How your gonna get ‘what’s next’?

 

Feel like you need more than just clarity on where you’re going? Like the fire of action to attain your next promotion or opportunity?

Ambition. Someone might say…. “you just need more ambition”.

Truth- I’ve described myself, in relation to this term. “I’m ambitious”, I’d say. Often to white men in power. I’d do it to underscore my education, experience, or smarts in the face of institutional gender barriers.  As a way of trying to speak their language and convincing them to take me seriously, damn it!

On the good side, ambition is the expression of our will and bold self-determination in the face of systems stacked against us.

Ambition can imply creating and meeting a set of goals that catapult us forward. To a time or place when we’re taken seriously and have more influence and connections.

On the down side, it becomes an empty echo of the “[North] American dream”. It fuels our desire to climb high so we get the illusion of certainty: financial security, pensions, and hot holidays.

 

Climb the ladder.

Make it as an entrepreneur.

Be the “go-to” academic voice.

Become the CEO.

In our capitalist society, ambition asks us to plan our moves with chess-like precision.  Get the right training, mentors, and experience (and then visibility) and then you’ll lead with confidence, they promise, you’ll land the next opportunity.

 

And yet, many leaders are asking themselves in these times of destabilization – where does ambition get me? 

 

Why ambition might be dead

 

Ambition can’t be entirely knocked. As you well know, bold women, gender-non binary folks, and BIPOC visionaries have cultivated enough  determination and collective movement to make tremendous, positive changes to society. And that’s taken some serious grit and future thinking.

So I don’t think it’s ambition that’s bad, but that our underlying faith in it’s foundations are falling apart.

It might be too bold to assert, but ambition is under fire from all directions.

Tight brothers with the free-market system- individuals, if exceptional enough, could rise in rank, wealth and power if they pushed hard enough.

Yet now, in the post-modern (or meta-modern) era we’re facing collapses of systems and structures we’ve taken for granted. Whether you’re exceptional or not, or have access to systems of power or not, there’s too much uncertainty. Or far more bends in the river to know or plan beyond what’s just a few hundred meters ahead.

The pandemic is a perfect example.

In this case, our individual will only takes us so far. The ‘culture of ambition’ that implores us to carefully plan our experience, training or mentors can’t promise a set outcome.

No matter how much we ‘get’ and ‘plan’, there are too many bends. Ambition only takes us so far, and in some ways is no match for the wildly collaborative and cooperative times that are necessary for the level of complexity at hand.

These times are asking us to develop something else instead.

 

 

The Rise of Surrender

 

Two of the greatest challenges we face, is the culture of productivity and the culture of urgency. Messages of “more, more” and “now, now!” pervade the way we make decisions, run our organizations, and structure our social systems.
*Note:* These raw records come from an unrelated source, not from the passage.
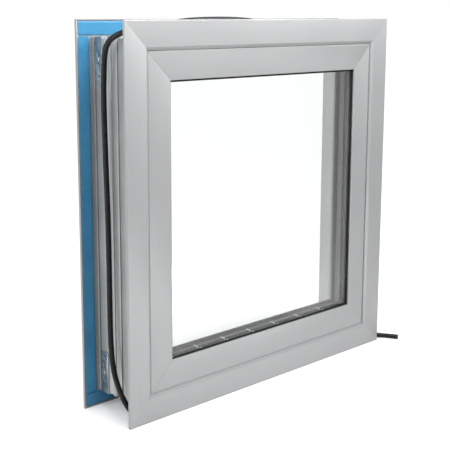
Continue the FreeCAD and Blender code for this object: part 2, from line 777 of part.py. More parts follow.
# The cord lies loosely round the box in the wall groove: up the right side, over the top, down
# the left side, along the ground under the box, and out at the lower right.
CORD_ROUTE = [
    (287, 64.8, 36), (284.5, 72.8, 108), (281.5, 76.8, 200), (281, 76.8, 300), (281.5, 75.8, 395),
    (285, 72.8, 470), (290.5, 67.8, 531), (291.5, 62.8, 568.7), (281.3, 60.2, 586.3),
    (263.7, 59.2, 596.5), (236, 59.8, 592), (200, 61.2, 584.5), (140, 61.8, 580.8), (76, 58.8, 585.5),
    (16, 53.8, 596.8), (-42, 48.8, 599.8), (-100, 42.8, 599.8), (-158, 33.8, 598), (-205, 20.8, 592.6),
    (-252, 9.1, 592), (-269, 10.9, 588.7), (-281.5, 20.8, 583.5), (-287, 34.8, 577.3),
    (-288.7, 46.8, 570), (-289.5, 55, 557.5), (-288, 60, 533), (-286.5, 64.2, 490),
    (-285, 64.4, 410), (-284.5, 62, 325), (-284.5, 61, 240), (-285.5, 60, 170),
    (-286.5, 58.2, 112), (-288, 50.5, 74), (-289.5, 36.5, 50), (-290, 21.5, 33), (-283, 13.8, 16.5),
    (-267.5, 10.8, 6.2), (-240, 13.2, 4.6), (-196, 21.8, 4.5), (-120, 35.8, 4.6), (-30, 43.8, 4.4),
    (66, 42.8, 4.6), (154, 46.8, 4.4), (232, 44.8, 4.5), (287, 33.2, 4.6), (317, 6.2, 4.4),
    (333, -27.8, 4.4)]


def cord_tube():
    """The cord's straight runs joined by tangent arcs, swept as one round tube."""
    points = [Vector(*point) for point in CORD_ROUTE]
    runs = [after - before for before, after in zip(points, points[1:])]
    edges = []
    radii = []
    start = points[0]
    for index in range(1, len(points) - 1):
        before, after = runs[index - 1], runs[index]
        half_turn = before.getAngle(after) / 2
        setback = 0.45 * min(before.Length, after.Length)
        radius = setback / math.tan(half_turn)
        radii.append(radius)
        into = points[index] - Vector(before).normalize() * setback
        away = points[index] + Vector(after).normalize() * setback
        toward = ((into + away) * 0.5 - points[index]).normalize()
        middle = points[index] + toward * (radius / math.cos(half_turn) - radius)
        edges.append(Part.LineSegment(start, into).toShape())
        edges.append(Part.Arc(into, middle, away).toShape())
        start = away
    edges.append(Part.LineSegment(start, points[-1]).toShape())
    path = Part.Wire(edges)
    ring = Part.Circle(points[0], runs[0], dim("cord_diameter").value / 2)
    tube = path.makePipeShell([Part.Wire(ring.toShape())], True, False)
    print("cord runs", [round(run.Length) for run in runs])
    print("cord radii", [round(radius) for radius in radii])
    expected = path.Length * math.pi * dim("cord_diameter").value ** 2 / 4
    print("cord length %.1f volume %.0f expected %.0f" % (path.Length, tube.Volume, expected))
    return tube


def make_cord():
    """The rubber cord that seals the window in the wall."""
    cord = doc.addObject("Part::Feature", "cord_tube")
    cord.Shape = cord_tube()
    cord.Label = "sealing_cord"
    nodes[cord.Label] = cord


# ---------------------------------------------------------------- build and write

def check_and_write():
    """Check every object and every node's shape, then write one file per node."""
    for item in doc.Objects:
        if "Invalid" in item.State or "Error" in item.State:
            raise RuntimeError("%s is %s" % (item.Name, item.State))
    for label, piece in nodes.items():
        if piece.Shape.isNull() or not piece.Shape.isValid() or not piece.Shape.Solids:
            raise RuntimeError("%s has a bad shape" % label)
    os.makedirs("parts", exist_ok=True)
    for label, piece in nodes.items():
        piece.Shape.exportStep("parts/%s.step" % label)
    print(len(nodes), "nodes")
    print("axis %.3f %.3f pivot %.3f %.3f shoe %.3f %.3f worm %.3f %.3f" % (
        axis_x, axis_y + HOME.y, pivot_x, pivot_y + HOME.y, shoe_x, shoe_y + HOME.y,
        worm_x, worm_z))


make_casings()
make_box_frames()
make_film()
make_brackets()
make_cleats("frame_cleats", box_inset + 6.5, 7.5, 14, 28, 45)
make_sash_rails()
make_cleats("sash_cleats", sash_body + 4.5, 7, 16, 26, 40)
make_glazing()
make_beads()
make_hinge()
make_weather_gasket()
make_housing()
make_worm_wheel()
make_worm()
make_arm()
make_crank()
make_cord()
doc.recompute()
check_and_write()
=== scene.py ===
"""The looks of a square wall-clamp window: its surfaces, finishes, camera and studio."""
import json
import logging
import math
from dataclasses import dataclass, field
from enum import Enum
from typing import Callable, Dict, Iterable, List, Optional, Sequence, Tuple, Union

import bmesh
import bpy
from mathutils import Matrix, Vector, noise


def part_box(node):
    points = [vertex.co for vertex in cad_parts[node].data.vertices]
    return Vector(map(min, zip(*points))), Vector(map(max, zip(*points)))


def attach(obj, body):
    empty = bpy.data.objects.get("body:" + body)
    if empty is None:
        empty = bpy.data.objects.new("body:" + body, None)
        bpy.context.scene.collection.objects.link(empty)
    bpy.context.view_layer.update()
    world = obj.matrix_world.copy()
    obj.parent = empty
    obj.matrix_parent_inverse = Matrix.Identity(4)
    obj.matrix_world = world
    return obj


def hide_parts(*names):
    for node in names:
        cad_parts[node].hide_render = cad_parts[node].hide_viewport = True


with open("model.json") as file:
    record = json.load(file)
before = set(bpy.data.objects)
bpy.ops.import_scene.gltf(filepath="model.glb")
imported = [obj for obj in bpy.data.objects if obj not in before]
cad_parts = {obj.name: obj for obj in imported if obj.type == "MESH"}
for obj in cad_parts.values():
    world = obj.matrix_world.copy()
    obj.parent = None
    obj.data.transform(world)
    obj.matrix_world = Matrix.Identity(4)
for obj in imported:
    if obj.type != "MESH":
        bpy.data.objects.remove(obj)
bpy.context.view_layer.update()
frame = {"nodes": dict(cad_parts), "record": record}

log = logging.getLogger("window")

MM = 0.001
HALF_SIZE = 0.300
WELD = 2e-6
HAIR = 0.05 * MM
CENTRE = Vector((0.0, 0.0, 0.300))
ORIGIN_SHIFT = -3.25 * MM
SIDES = ("bottom", "left", "top", "right")

Colour = Tuple[float, float, float]
Profile = List[Tuple[float, float]]


class Slot(Enum):
    """The material slots that the window's pieces take their finish from."""

    COATED = "coated_aluminium"
    MILL = "mill_aluminium"
    FILM = "blue_film"
    ZINC = "zinc_steel"
    RUBBER = "black_rubber"
    CORD = "cord_rubber"
    GLASS = "clear_glass"
    SPACER = "spacer_aluminium"
    NYLON = "grey_nylon"
    CAST = "cast_zinc"
    BRONZE = "bronze"
    KNOB = "knob_plastic"


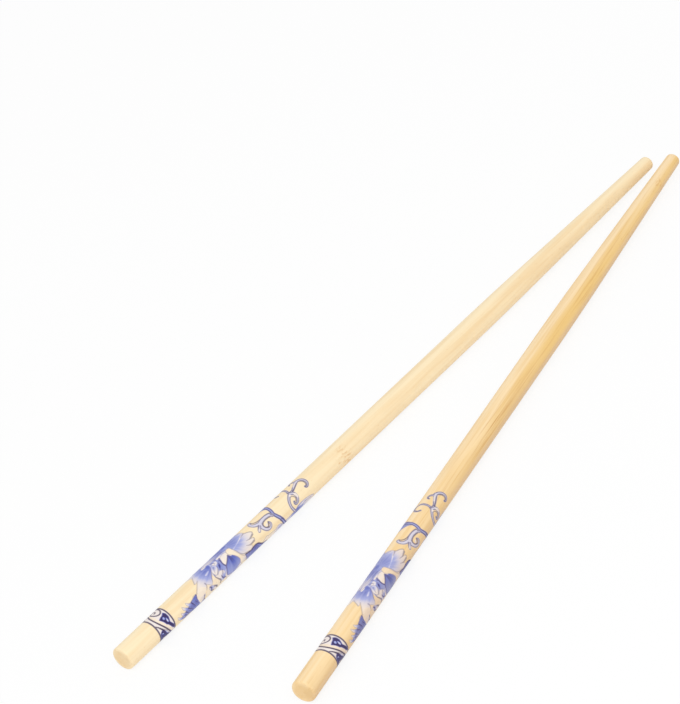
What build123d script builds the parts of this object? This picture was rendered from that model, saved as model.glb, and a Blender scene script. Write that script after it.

The primacy of the individual will, often in the form of ambition, plays into both of these- where we’re conditioned to compete, push and strive to get influence and resources.

So if much around us is falling apart- from the ways we talk to each other civilly, to how we govern- what do we need to cultivate to lead well?

Less ambition, and more surrender.

Or more accurately, a renewed balance between self-determination and surrender.

Surrender highlights our ability to pause and adapt in the moment. To let go of ego and our assumptions that we’re right. It asks us to enter an important meeting with curiosity and humility. It invites us to cultivate other intelligence, like intuition, instinct and our body-wisdom.

It asks us to trust the push of the river, angling our boat just enough that we can safely navigate the blind corner of a river. It doesn’t require we’ve got all our moves planned in advance.

At it’s heart, surrender is a capacity to be more comfortable with the unknown. And this asks us to trust the experience we already have, to be open to difference and be willing to get it wrong.

In contrast, ambition presupposes that we know where we’re going. It assumes we know the steps to get there, and the milestones we’ll reach along the way to our ‘what’s next’. But this river we’re on, friends is not wide and straight. We’re deep in the waters of uncertainty and our leadership is being invited to expand some new capacities.

 

The context of success is being reconsidered, redrawn and remade. Ambition, and the primacy of our individual will, is not the only thing driving our growth. Our planet is asking for something different. More surrender, more comfort with the dark and the questions we need to live into, so that we can find our way together into the next evolution of being.

You’re ‘what’s next’ is found in this beautiful tension between self-determination and surrender.

 

Practice + Inquiry

 

For the next week or so, play with these questions to explore your relationship with ambition and surrender. Become acquainted with their distinct energies, and where they support or undermine the cause you’re working towards and how you want to show up.

Where are the edges of ambition in your leadership and life? How would you describe its felt sense within you?

Where does that serve you?

Where does it limit you?

If you trace the contours of surrender, where does it show up? How would you describe the sensations within you?

What is the upside to surrender?

Where could it support greater influence for the collective good?